** Start of DATASET ROWS **

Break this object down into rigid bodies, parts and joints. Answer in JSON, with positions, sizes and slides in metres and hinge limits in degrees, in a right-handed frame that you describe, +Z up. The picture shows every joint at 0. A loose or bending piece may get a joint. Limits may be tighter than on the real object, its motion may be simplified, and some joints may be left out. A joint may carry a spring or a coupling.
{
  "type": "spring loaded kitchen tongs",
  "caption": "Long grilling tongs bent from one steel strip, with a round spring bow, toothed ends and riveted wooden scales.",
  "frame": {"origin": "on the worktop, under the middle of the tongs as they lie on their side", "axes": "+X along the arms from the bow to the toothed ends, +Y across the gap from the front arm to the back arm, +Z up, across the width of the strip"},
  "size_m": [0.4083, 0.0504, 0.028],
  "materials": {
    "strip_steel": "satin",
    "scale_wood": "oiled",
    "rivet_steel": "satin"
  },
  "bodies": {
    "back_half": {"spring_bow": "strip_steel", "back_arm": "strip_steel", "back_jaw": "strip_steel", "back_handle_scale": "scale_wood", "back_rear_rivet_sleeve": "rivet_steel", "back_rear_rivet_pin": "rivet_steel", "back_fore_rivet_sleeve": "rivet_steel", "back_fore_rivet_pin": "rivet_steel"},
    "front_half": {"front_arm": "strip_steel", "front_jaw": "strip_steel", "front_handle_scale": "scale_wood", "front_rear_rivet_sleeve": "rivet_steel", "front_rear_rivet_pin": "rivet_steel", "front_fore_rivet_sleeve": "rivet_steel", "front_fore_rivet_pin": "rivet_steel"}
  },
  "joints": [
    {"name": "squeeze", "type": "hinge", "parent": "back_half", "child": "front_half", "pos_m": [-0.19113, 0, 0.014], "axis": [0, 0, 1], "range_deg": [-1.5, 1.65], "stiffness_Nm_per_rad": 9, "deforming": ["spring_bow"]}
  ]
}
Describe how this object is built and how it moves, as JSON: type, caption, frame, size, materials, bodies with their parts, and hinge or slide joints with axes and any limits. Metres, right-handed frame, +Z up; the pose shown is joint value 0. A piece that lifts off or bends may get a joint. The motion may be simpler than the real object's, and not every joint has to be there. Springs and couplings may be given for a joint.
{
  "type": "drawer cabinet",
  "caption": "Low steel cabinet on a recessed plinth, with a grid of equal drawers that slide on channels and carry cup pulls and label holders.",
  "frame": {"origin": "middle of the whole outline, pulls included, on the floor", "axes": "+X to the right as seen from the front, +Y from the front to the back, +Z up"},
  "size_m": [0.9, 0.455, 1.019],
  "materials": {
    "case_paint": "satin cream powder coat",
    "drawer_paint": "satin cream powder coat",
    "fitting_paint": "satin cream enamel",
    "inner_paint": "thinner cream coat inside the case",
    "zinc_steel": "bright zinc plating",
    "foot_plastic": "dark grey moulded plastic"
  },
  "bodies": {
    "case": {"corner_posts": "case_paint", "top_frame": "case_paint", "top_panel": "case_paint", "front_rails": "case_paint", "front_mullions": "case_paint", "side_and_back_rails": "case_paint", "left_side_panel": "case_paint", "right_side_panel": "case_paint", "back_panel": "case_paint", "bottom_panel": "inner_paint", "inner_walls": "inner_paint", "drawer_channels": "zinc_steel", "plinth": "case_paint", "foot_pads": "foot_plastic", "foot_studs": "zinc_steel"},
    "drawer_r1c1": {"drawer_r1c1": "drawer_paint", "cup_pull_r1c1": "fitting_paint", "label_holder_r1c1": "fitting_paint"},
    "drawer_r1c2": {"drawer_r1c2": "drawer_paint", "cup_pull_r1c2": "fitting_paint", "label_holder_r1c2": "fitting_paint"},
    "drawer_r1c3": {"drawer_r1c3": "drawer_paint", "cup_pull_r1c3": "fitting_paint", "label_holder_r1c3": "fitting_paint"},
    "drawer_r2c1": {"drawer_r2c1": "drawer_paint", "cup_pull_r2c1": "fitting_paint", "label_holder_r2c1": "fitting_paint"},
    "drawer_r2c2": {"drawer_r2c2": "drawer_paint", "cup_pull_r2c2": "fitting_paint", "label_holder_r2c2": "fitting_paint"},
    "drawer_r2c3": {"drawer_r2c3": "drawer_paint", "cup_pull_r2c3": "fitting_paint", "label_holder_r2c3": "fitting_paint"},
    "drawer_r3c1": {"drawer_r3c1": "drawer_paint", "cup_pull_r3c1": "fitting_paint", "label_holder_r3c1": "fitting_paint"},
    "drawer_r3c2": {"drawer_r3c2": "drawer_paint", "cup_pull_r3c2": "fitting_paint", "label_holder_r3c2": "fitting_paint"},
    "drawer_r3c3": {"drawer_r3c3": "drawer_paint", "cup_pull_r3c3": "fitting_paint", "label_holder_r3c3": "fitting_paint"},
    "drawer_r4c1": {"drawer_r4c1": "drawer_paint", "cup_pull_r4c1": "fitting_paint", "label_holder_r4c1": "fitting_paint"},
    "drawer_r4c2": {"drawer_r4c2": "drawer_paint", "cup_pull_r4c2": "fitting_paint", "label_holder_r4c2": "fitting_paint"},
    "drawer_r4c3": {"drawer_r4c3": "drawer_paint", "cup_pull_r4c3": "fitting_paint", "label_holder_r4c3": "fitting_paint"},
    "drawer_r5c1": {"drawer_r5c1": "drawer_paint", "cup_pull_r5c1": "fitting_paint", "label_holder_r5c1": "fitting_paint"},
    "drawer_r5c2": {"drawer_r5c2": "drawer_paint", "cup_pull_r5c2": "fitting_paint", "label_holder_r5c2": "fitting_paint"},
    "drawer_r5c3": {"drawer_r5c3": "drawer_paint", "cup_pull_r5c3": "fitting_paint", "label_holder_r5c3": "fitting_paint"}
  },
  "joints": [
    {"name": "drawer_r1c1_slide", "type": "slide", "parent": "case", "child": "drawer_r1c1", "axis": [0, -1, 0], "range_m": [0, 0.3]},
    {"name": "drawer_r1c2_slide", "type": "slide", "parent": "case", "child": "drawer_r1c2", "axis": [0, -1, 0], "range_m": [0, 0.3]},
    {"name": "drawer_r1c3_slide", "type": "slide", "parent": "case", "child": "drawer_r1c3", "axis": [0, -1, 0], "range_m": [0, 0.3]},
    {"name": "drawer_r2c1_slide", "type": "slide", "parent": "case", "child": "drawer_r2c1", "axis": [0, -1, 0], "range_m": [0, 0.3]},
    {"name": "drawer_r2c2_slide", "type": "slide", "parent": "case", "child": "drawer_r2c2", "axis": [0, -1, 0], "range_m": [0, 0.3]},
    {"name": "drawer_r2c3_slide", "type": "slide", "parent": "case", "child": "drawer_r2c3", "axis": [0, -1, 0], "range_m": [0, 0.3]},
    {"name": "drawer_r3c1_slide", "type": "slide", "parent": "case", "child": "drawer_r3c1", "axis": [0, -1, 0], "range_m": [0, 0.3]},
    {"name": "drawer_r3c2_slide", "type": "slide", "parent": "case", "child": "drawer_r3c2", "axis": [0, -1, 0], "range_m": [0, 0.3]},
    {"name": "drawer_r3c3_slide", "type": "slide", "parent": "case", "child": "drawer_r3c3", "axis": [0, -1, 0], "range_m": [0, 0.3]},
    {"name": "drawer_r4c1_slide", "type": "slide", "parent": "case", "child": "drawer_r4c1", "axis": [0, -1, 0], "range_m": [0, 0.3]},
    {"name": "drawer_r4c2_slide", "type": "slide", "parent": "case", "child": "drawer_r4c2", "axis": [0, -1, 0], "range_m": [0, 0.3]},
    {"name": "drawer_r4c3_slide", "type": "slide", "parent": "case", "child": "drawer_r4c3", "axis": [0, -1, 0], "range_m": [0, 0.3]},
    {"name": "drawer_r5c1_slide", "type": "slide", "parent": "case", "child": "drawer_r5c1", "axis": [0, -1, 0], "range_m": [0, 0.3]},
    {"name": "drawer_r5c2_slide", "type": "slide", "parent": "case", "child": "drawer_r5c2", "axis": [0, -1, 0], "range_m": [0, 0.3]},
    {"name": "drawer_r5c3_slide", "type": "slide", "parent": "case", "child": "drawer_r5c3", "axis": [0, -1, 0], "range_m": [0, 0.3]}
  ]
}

** End of DATASET ROWS **
** Start of DATASET ROWS **

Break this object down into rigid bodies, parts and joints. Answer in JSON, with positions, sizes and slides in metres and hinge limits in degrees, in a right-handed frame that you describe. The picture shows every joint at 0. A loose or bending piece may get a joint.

** End of DATASET ROWS **
** Start of DATASET ROWS **

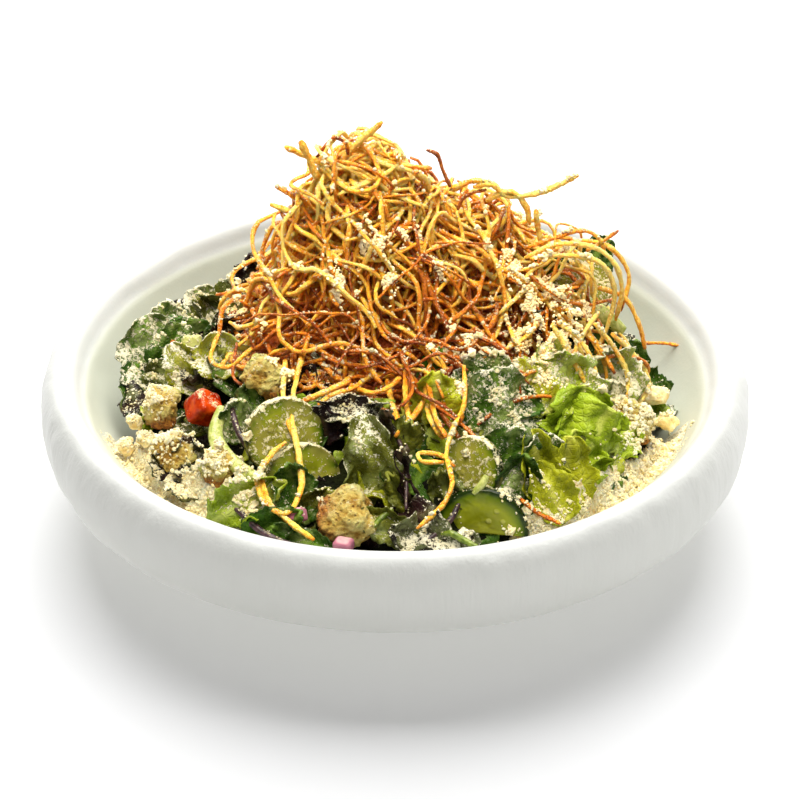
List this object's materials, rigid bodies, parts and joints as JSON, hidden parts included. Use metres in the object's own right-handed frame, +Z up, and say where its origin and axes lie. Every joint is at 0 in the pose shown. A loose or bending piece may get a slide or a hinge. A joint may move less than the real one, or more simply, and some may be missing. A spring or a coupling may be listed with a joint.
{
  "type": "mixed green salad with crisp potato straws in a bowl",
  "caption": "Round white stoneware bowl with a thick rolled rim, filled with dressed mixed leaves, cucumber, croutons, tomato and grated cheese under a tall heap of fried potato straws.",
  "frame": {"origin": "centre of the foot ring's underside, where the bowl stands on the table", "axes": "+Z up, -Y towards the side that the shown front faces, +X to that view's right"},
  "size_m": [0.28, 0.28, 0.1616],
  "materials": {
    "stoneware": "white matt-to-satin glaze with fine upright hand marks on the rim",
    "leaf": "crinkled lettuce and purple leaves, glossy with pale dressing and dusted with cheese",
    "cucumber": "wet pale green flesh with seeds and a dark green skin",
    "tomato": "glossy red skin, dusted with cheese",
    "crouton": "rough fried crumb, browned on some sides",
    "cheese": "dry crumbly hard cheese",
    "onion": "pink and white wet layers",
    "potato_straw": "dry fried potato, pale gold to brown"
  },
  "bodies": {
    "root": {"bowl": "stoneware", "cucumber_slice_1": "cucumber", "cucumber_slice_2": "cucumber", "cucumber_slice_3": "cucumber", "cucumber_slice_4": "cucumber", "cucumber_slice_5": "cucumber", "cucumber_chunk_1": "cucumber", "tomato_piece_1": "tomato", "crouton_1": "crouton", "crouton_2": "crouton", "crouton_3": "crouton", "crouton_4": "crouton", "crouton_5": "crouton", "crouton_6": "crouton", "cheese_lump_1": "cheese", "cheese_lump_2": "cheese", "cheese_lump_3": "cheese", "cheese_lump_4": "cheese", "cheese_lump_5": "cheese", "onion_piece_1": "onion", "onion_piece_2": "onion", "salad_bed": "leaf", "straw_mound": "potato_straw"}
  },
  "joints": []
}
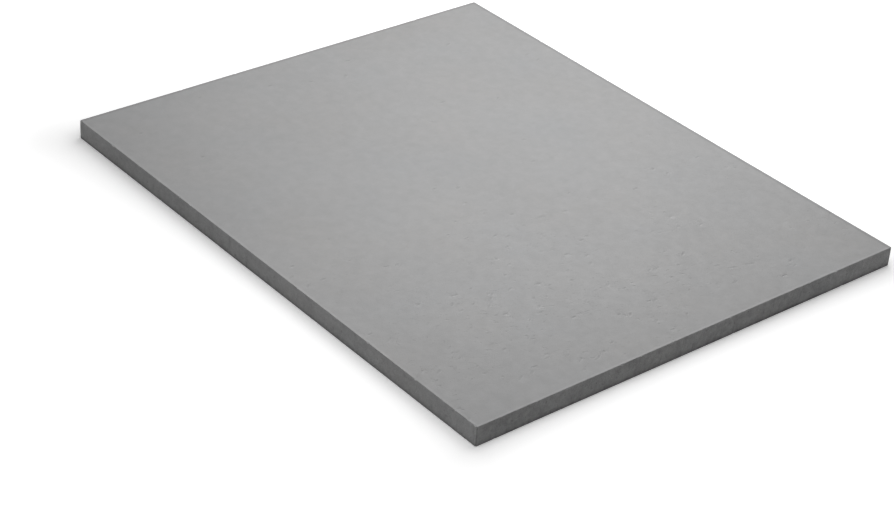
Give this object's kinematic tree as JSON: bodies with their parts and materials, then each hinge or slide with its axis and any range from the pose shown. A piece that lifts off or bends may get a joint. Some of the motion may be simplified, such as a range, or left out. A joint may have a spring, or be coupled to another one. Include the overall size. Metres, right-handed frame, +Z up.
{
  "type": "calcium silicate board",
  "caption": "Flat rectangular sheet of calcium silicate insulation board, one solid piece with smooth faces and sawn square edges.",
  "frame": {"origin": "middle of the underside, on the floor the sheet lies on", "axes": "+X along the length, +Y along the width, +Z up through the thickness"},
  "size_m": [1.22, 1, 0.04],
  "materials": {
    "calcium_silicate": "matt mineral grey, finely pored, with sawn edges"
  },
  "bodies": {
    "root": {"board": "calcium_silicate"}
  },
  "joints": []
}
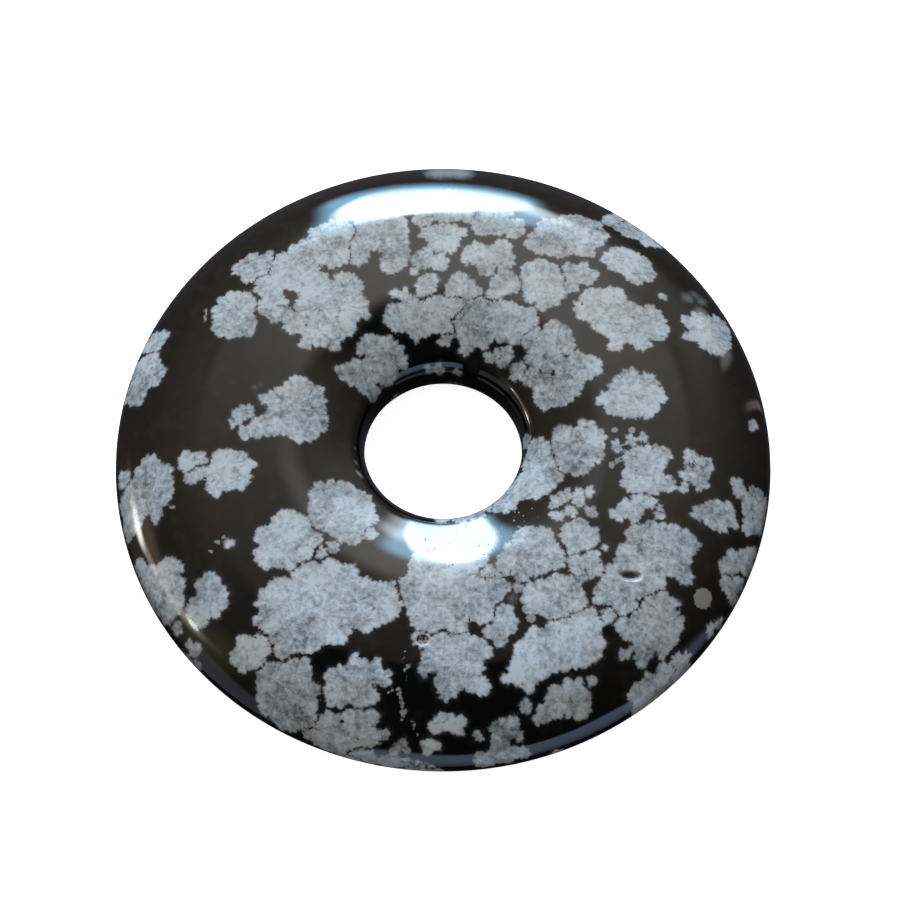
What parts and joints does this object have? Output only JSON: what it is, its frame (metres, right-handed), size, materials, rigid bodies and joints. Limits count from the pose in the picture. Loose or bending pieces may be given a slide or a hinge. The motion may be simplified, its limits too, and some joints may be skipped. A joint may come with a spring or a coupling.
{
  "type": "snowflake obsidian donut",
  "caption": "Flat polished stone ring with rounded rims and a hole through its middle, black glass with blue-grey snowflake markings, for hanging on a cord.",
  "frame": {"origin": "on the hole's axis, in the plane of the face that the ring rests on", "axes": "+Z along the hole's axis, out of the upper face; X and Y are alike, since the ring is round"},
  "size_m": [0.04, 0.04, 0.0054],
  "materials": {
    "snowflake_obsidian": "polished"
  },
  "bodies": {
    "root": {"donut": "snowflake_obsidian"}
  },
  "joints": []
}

** End of DATASET ROWS **

• [TO DO]
In the entries above, find lines with "origin" and copy each.

• [WRITTEN SOLUTION]
  "frame": {"origin": "on the worktop, under the middle of the tongs as they lie on their side", "axes": "+X along the arms from the bow to the toothed ends, +Y across the gap from the front arm to the back arm, +Z up, across the width of the strip"},
  "frame": {"origin": "middle of the whole outline, pulls included, on the floor", "axes": "+X to the right as seen from the front, +Y from the front to the back, +Z up"},
List this object's materials, rigid bodies, parts and joints as JSON, hidden parts included. Use metres in the object's own right-handed frame, +Z up, and say where its origin and axes lie. Every joint is at 0 in the pose shown. A loose or bending piece may get a slide or a hinge. A joint may move less than the real one, or more simply, and some may be missing. A spring or a coupling may be listed with a joint.
  "frame": {"origin": "centre of the foot ring's underside, where the bowl stands on the table", "axes": "+Z up, -Y towards the side that the shown front faces, +X to that view's right"},
  "frame": {"origin": "middle of the underside, on the floor the sheet lies on", "axes": "+X along the length, +Y along the width, +Z up through the thickness"},
  "frame": {"origin": "on the hole's axis, in the plane of the face that the ring rests on", "axes": "+Z along the hole's axis, out of the upper face; X and Y are alike, since the ring is round"},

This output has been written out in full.